Should be a simple parameter in .fit command i.e. (weight_state=OneOf['reset after succisive calls','dont reset'], optimizer_state=OneOf['reset','dont reset'])). This way people could re-initialize weights after a training loop OR not and do the same for an optimizer state without having to do hacky stuff like creating variables in memory and re instantiating after each loop iteration, saving to disk and reloading, etc.

Still an awesome if not the best DL lib out there in my opinion.

guifereis commented 6 years ago

This is still an issue for me as well. Obviously it is not particularly difficult to work around the history issues (I just write a function to wrap around .fit or .fit_generator), but it does seem somewhat essential functionality and so a bit boggling Keras does not choose to adopt it, especially (imo) in keeping things pythonic and non-hacky -- and this must be a part of any successful DL library, as Keras has already shown in other areas.

r8drascal commented 6 years ago

@SebastianB12 So it does reset when you save and load. How can I continue training after loading a model if I'm using an Adam optimizer?

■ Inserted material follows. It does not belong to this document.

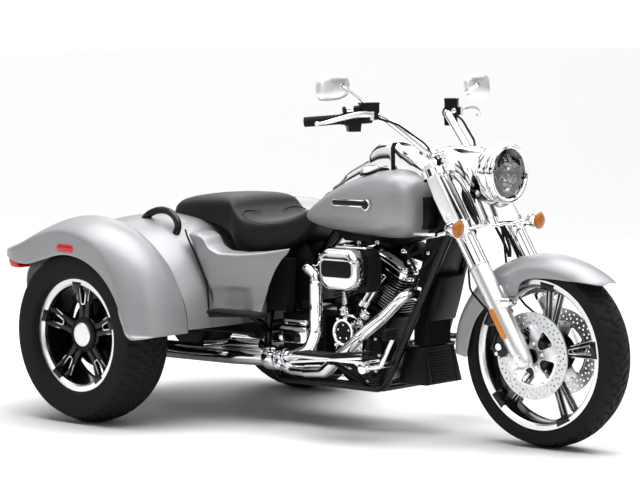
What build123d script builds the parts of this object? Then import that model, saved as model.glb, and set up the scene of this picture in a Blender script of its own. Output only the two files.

SebastianB12 commented 6 years ago

@r8drascal : I did not try that. But from the other comments above I assumed, that Keras really resets the optimizer when the model is saved/loaded. Unfortunately, I currently do not have the time to test it. However, if I understand the newest FAQ correctly and understand the save_model method correctly, it kind of saves the optimizer state. #https://github.com/keras-team/keras/blob/master/keras/models.py . `

    if include_optimizer and hasattr(model, 'optimizer'):
        if isinstance(model.optimizer, optimizers.TFOptimizer):
            warnings.warn(
                'TensorFlow optimizers do not '
                'make it possible to access '
                'optimizer attributes or optimizer state '
                'after instantiation. '
                'As a result, we cannot save the optimizer '
                'as part of the model save file.'
                'You will have to compile your model again '
                'after loading it. '
                'Prefer using a Keras optimizer instead '
                '(see keras.io/optimizers).')
        else:
            f.attrs['training_config'] = json.dumps({
                'optimizer_config': {
                    'class_name': model.optimizer.__class__.__name__,
                    'config': model.optimizer.get_config()
                },
                'loss': model.loss,
                'metrics': model.metrics,
                'sample_weight_mode': model.sample_weight_mode,
                'loss_weights': model.loss_weights,
            }, default=get_json_type).encode('utf8')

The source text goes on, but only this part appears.